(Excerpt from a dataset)
※ ※ ※
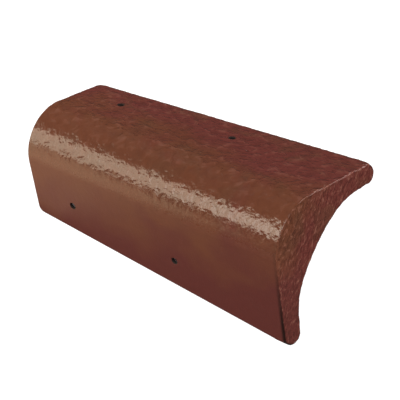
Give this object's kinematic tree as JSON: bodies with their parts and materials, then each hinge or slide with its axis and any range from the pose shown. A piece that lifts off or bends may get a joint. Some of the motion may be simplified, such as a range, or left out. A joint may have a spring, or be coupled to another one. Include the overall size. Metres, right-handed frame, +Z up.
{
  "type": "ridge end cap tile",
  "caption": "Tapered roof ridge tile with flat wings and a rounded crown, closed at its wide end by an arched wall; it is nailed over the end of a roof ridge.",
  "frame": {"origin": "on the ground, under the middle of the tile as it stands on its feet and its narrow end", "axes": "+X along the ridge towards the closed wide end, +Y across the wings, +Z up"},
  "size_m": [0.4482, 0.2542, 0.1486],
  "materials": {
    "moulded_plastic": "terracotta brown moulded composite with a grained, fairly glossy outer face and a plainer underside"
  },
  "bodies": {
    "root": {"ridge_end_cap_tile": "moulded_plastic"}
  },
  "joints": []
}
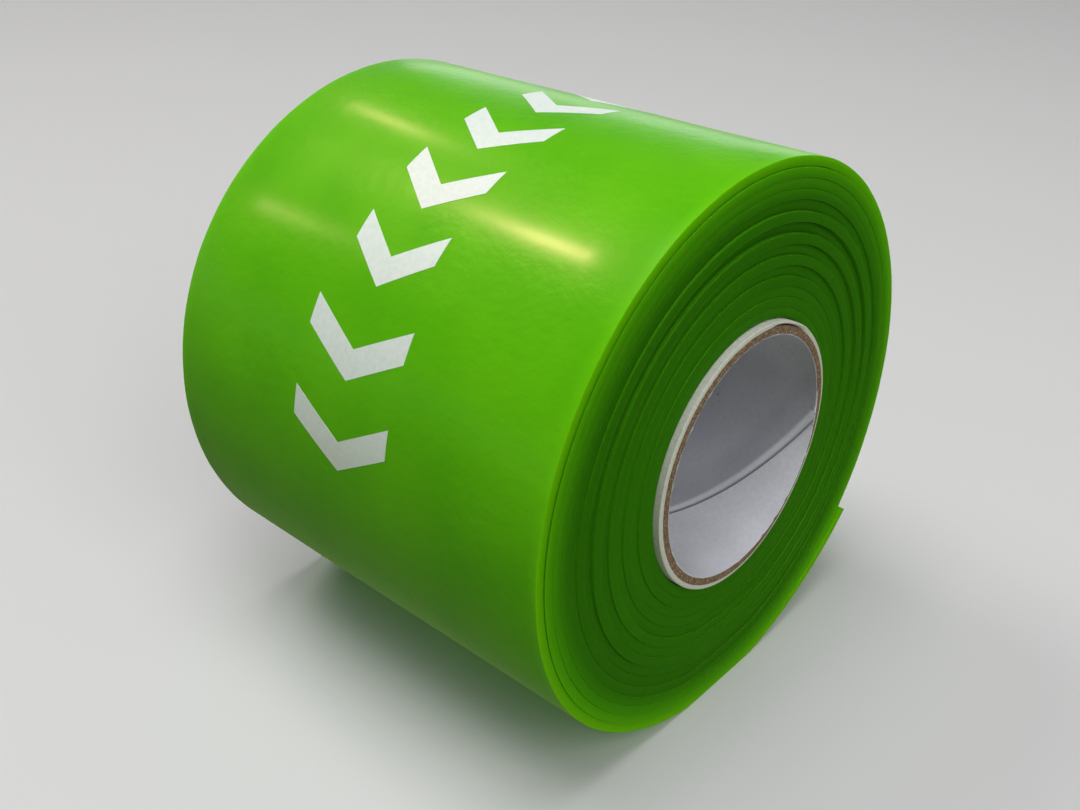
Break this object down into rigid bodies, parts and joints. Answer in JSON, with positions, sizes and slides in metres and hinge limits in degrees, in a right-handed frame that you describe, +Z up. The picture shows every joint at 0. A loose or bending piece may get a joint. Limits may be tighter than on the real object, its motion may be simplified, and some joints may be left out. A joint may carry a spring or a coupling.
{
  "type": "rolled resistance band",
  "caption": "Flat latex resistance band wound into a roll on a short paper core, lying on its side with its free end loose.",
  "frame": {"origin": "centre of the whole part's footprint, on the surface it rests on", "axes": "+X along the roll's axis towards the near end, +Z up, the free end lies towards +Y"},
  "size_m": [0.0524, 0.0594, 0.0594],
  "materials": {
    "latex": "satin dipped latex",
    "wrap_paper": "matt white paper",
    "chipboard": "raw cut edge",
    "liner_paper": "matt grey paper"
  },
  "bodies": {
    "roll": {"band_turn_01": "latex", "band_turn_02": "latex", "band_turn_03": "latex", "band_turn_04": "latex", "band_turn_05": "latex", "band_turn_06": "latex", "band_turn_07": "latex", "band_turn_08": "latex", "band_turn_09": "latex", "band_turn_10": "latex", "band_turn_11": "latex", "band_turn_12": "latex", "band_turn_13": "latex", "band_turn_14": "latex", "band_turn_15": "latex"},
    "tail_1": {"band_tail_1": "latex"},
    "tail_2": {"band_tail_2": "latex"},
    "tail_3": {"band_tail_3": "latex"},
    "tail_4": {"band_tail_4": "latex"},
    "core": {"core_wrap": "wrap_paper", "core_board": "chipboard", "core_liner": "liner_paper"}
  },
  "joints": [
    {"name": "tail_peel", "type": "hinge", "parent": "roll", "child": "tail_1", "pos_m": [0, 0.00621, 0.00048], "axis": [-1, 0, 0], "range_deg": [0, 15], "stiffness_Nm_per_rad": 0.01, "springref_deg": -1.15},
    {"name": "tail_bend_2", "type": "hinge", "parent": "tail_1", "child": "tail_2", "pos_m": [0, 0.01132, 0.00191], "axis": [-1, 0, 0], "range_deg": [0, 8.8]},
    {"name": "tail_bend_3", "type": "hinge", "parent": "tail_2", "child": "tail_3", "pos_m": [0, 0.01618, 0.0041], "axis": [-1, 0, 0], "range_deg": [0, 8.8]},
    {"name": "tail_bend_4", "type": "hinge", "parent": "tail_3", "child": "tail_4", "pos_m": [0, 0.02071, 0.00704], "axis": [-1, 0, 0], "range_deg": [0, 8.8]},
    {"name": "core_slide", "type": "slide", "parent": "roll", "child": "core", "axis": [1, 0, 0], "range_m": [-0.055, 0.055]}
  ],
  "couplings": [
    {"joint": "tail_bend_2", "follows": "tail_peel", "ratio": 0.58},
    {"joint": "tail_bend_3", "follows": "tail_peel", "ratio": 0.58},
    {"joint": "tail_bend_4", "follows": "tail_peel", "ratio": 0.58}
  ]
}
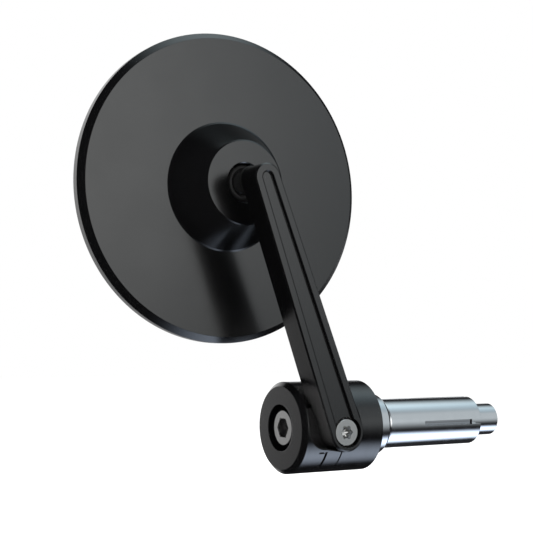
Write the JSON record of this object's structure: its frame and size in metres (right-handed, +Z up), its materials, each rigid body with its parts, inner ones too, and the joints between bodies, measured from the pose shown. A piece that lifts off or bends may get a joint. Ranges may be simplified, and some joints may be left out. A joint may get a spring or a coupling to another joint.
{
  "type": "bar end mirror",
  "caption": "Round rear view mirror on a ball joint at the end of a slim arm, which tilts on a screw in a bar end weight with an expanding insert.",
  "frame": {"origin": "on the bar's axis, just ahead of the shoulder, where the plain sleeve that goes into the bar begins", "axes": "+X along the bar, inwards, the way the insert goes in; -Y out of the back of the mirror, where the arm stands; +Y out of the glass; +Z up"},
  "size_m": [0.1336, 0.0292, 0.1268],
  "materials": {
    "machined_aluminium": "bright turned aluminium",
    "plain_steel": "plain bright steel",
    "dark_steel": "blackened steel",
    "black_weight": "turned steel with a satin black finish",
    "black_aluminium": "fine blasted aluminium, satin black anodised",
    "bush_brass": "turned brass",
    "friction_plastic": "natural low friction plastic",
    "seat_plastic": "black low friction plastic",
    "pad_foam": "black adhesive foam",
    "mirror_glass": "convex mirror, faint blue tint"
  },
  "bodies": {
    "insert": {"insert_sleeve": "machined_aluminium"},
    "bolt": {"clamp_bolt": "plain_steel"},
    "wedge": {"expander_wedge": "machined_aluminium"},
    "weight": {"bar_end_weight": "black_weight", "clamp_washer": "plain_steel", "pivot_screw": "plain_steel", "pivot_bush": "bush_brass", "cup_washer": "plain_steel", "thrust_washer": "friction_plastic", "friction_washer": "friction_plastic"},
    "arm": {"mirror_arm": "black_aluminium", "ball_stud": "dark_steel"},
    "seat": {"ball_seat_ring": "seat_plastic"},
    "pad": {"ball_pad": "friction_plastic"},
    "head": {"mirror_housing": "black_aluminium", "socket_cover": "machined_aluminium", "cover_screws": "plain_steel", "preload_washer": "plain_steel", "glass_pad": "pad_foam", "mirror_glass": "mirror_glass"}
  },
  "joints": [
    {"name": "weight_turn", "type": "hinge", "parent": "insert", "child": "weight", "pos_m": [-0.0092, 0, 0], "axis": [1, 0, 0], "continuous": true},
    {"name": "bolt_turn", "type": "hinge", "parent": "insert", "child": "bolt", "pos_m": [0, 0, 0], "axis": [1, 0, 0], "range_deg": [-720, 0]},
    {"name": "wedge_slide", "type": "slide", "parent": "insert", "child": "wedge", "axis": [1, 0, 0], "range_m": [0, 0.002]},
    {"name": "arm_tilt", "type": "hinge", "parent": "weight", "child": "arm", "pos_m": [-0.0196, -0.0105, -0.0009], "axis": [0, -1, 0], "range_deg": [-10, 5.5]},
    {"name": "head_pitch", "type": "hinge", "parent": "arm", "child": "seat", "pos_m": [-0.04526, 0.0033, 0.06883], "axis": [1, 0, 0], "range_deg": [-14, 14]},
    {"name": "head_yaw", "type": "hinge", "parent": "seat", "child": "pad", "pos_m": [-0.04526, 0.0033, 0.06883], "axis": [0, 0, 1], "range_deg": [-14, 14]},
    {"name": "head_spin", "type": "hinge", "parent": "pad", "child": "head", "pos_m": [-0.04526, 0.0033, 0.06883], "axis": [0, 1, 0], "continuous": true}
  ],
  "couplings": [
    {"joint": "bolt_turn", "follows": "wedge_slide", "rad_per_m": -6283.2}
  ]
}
※ ※ ※
SET EXERCISE => Repeat every line of the records above exactly.

OUTPUT BELOW =>
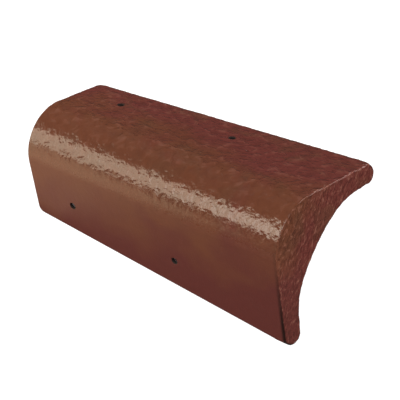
Give this object's kinematic tree as JSON: bodies with their parts and materials, then each hinge or slide with its axis and any range from the pose shown. A piece that lifts off or bends may get a joint. Some of the motion may be simplified, such as a range, or left out. A joint may have a spring, or be coupled to another one. Include the overall size. Metres, right-handed frame, +Z up.
{
  "type": "ridge end cap tile",
  "caption": "Tapered roof ridge tile with flat wings and a rounded crown, closed at its wide end by an arched wall; it is nailed over the end of a roof ridge.",
  "frame": {"origin": "on the ground, under the middle of the tile as it stands on its feet and its narrow end", "axes": "+X along the ridge towards the closed wide end, +Y across the wings, +Z up"},
  "size_m": [0.4482, 0.2542, 0.1486],
  "materials": {
    "moulded_plastic": "terracotta brown moulded composite with a grained, fairly glossy outer face and a plainer underside"
  },
  "bodies": {
    "root": {"ridge_end_cap_tile": "moulded_plastic"}
  },
  "joints": []
}
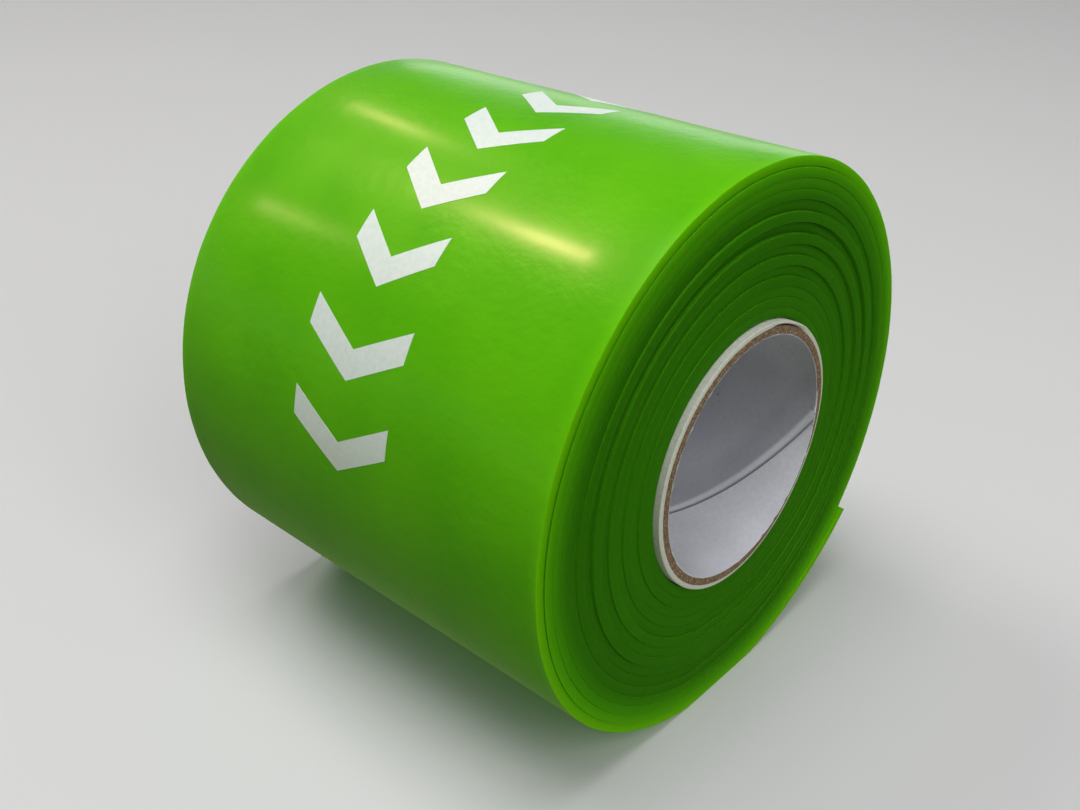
Break this object down into rigid bodies, parts and joints. Answer in JSON, with positions, sizes and slides in metres and hinge limits in degrees, in a right-handed frame that you describe, +Z up. The picture shows every joint at 0. A loose or bending piece may get a joint. Limits may be tighter than on the real object, its motion may be simplified, and some joints may be left out. A joint may carry a spring or a coupling.
{
  "type": "rolled resistance band",
  "caption": "Flat latex resistance band wound into a roll on a short paper core, lying on its side with its free end loose.",
  "frame": {"origin": "centre of the whole part's footprint, on the surface it rests on", "axes": "+X along the roll's axis towards the near end, +Z up, the free end lies towards +Y"},
  "size_m": [0.0524, 0.0594, 0.0594],
  "materials": {
    "latex": "satin dipped latex",
    "wrap_paper": "matt white paper",
    "chipboard": "raw cut edge",
    "liner_paper": "matt grey paper"
  },
  "bodies": {
    "roll": {"band_turn_01": "latex", "band_turn_02": "latex", "band_turn_03": "latex", "band_turn_04": "latex", "band_turn_05": "latex", "band_turn_06": "latex", "band_turn_07": "latex", "band_turn_08": "latex", "band_turn_09": "latex", "band_turn_10": "latex", "band_turn_11": "latex", "band_turn_12": "latex", "band_turn_13": "latex", "band_turn_14": "latex", "band_turn_15": "latex"},
    "tail_1": {"band_tail_1": "latex"},
    "tail_2": {"band_tail_2": "latex"},
    "tail_3": {"band_tail_3": "latex"},
    "tail_4": {"band_tail_4": "latex"},
    "core": {"core_wrap": "wrap_paper", "core_board": "chipboard", "core_liner": "liner_paper"}
  },
  "joints": [
    {"name": "tail_peel", "type": "hinge", "parent": "roll", "child": "tail_1", "pos_m": [0, 0.00621, 0.00048], "axis": [-1, 0, 0], "range_deg": [0, 15], "stiffness_Nm_per_rad": 0.01, "springref_deg": -1.15},
    {"name": "tail_bend_2", "type": "hinge", "parent": "tail_1", "child": "tail_2", "pos_m": [0, 0.01132, 0.00191], "axis": [-1, 0, 0], "range_deg": [0, 8.8]},
    {"name": "tail_bend_3", "type": "hinge", "parent": "tail_2", "child": "tail_3", "pos_m": [0, 0.01618, 0.0041], "axis": [-1, 0, 0], "range_deg": [0, 8.8]},
    {"name": "tail_bend_4", "type": "hinge", "parent": "tail_3", "child": "tail_4", "pos_m": [0, 0.02071, 0.00704], "axis": [-1, 0, 0], "range_deg": [0, 8.8]},
    {"name": "core_slide", "type": "slide", "parent": "roll", "child": "core", "axis": [1, 0, 0], "range_m": [-0.055, 0.055]}
  ],
  "couplings": [
    {"joint": "tail_bend_2", "follows": "tail_peel", "ratio": 0.58},
    {"joint": "tail_bend_3", "follows": "tail_peel", "ratio": 0.58},
    {"joint": "tail_bend_4", "follows": "tail_peel", "ratio": 0.58}
  ]
}
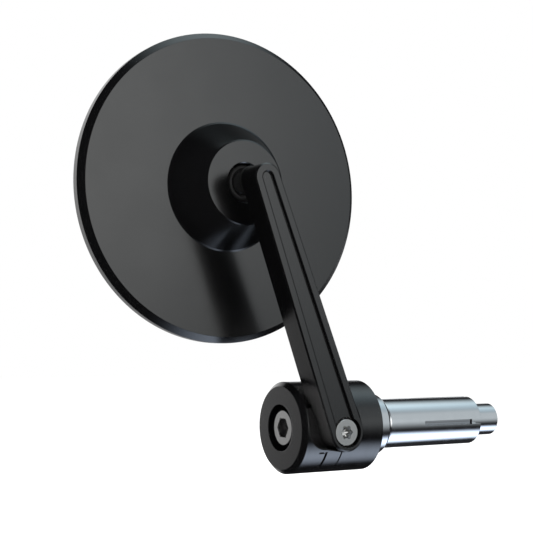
Write the JSON record of this object's structure: its frame and size in metres (right-handed, +Z up), its materials, each rigid body with its parts, inner ones too, and the joints between bodies, measured from the pose shown. A piece that lifts off or bends may get a joint. Ranges may be simplified, and some joints may be left out. A joint may get a spring or a coupling to another joint.
{
  "type": "bar end mirror",
  "caption": "Round rear view mirror on a ball joint at the end of a slim arm, which tilts on a screw in a bar end weight with an expanding insert.",
  "frame": {"origin": "on the bar's axis, just ahead of the shoulder, where the plain sleeve that goes into the bar begins", "axes": "+X along the bar, inwards, the way the insert goes in; -Y out of the back of the mirror, where the arm stands; +Y out of the glass; +Z up"},
  "size_m": [0.1336, 0.0292, 0.1268],
  "materials": {
    "machined_aluminium": "bright turned aluminium",
    "plain_steel": "plain bright steel",
    "dark_steel": "blackened steel",
    "black_weight": "turned steel with a satin black finish",
    "black_aluminium": "fine blasted aluminium, satin black anodised",
    "bush_brass": "turned brass",
    "friction_plastic": "natural low friction plastic",
    "seat_plastic": "black low friction plastic",
    "pad_foam": "black adhesive foam",
    "mirror_glass": "convex mirror, faint blue tint"
  },
  "bodies": {
    "insert": {"insert_sleeve": "machined_aluminium"},
    "bolt": {"clamp_bolt": "plain_steel"},
    "wedge": {"expander_wedge": "machined_aluminium"},
    "weight": {"bar_end_weight": "black_weight", "clamp_washer": "plain_steel", "pivot_screw": "plain_steel", "pivot_bush": "bush_brass", "cup_washer": "plain_steel", "thrust_washer": "friction_plastic", "friction_washer": "friction_plastic"},
    "arm": {"mirror_arm": "black_aluminium", "ball_stud": "dark_steel"},
    "seat": {"ball_seat_ring": "seat_plastic"},
    "pad": {"ball_pad": "friction_plastic"},
    "head": {"mirror_housing": "black_aluminium", "socket_cover": "machined_aluminium", "cover_screws": "plain_steel", "preload_washer": "plain_steel", "glass_pad": "pad_foam", "mirror_glass": "mirror_glass"}
  },
  "joints": [
    {"name": "weight_turn", "type": "hinge", "parent": "insert", "child": "weight", "pos_m": [-0.0092, 0, 0], "axis": [1, 0, 0], "continuous": true},
    {"name": "bolt_turn", "type": "hinge", "parent": "insert", "child": "bolt", "pos_m": [0, 0, 0], "axis": [1, 0, 0], "range_deg": [-720, 0]},
    {"name": "wedge_slide", "type": "slide", "parent": "insert", "child": "wedge", "axis": [1, 0, 0], "range_m": [0, 0.002]},
    {"name": "arm_tilt", "type": "hinge", "parent": "weight", "child": "arm", "pos_m": [-0.0196, -0.0105, -0.0009], "axis": [0, -1, 0], "range_deg": [-10, 5.5]},
    {"name": "head_pitch", "type": "hinge", "parent": "arm", "child": "seat", "pos_m": [-0.04526, 0.0033, 0.06883], "axis": [1, 0, 0], "range_deg": [-14, 14]},
    {"name": "head_yaw", "type": "hinge", "parent": "seat", "child": "pad", "pos_m": [-0.04526, 0.0033, 0.06883], "axis": [0, 0, 1], "range_deg": [-14, 14]},
    {"name": "head_spin", "type": "hinge", "parent": "pad", "child": "head", "pos_m": [-0.04526, 0.0033, 0.06883], "axis": [0, 1, 0], "continuous": true}
  ],
  "couplings": [
    {"joint": "bolt_turn", "follows": "wedge_slide", "rad_per_m": -6283.2}
  ]
}